I hesitate to say I could relate to this girl, because I doubt I would have remained so steadfast in my loyalties, but then, it is impossible to say what we each would choose if we’d been formed in such different times with such limiting circumstances and little understanding of what our place in the world might be if all the forces weren’t stacked against us.




Profile Image for MYMY.
418 reviews10 followers
February 12, 2021
A story told from a child’s perspective of life growing up with an abusive and demanding mother in the 1950s. Honoring their mother and living up to and by the Quinn family name was just the top of the iceberg for these kids. Tangy-Mae tells this exceptionally horrific story of living with a spiteful mother who threw God forbidden tasks, hateful words, and fists at her and her siblings on a day-to-day basis. She was very elaborate, conniving, and manipulative. She was capable of getting her children to fold and obey her outrageous demands. She had a malicious and evil behavior branding and humiliating her children one by one without an ounce of remorse. The damage this mother inflicted on each of her children was just brutal. Rozelle Quinn was a deeply disturbed human being. She was mentally disturbed. I get a sense that her childhood was very close to how she treated her own children. The way she would act around her own mother and the small history we were given declares such.

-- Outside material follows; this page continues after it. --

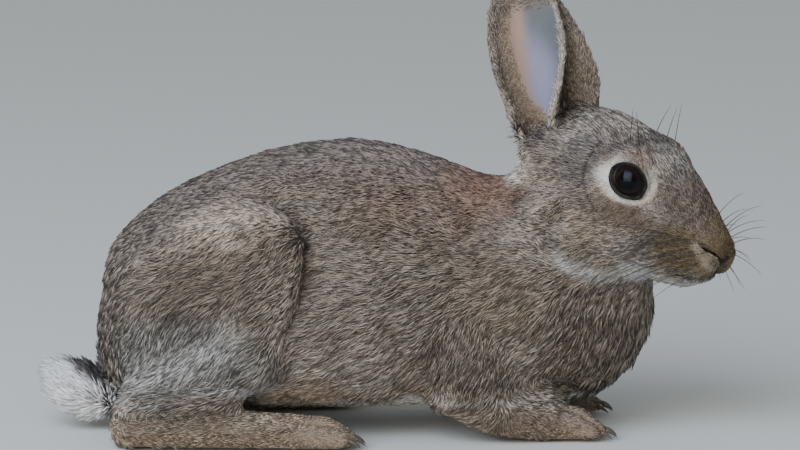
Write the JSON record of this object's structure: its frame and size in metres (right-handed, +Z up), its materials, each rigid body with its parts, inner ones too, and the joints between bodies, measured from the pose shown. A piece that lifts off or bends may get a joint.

The details aren’t that gruesome, HOWEVER there’s enough morbid information within the context of this book to let your mind figure out how the situation ended for these kids. So depressing to read but it’s a story that just made me want to keep turning the pages.I just had to know what happened to this wise, forsaken, but most loyal, dark child.

This was such a good read; triggering but still very good. It touched on abuse, racism, rape, murder, seduction, betrayal, and so much more. Will be recommending this book for life.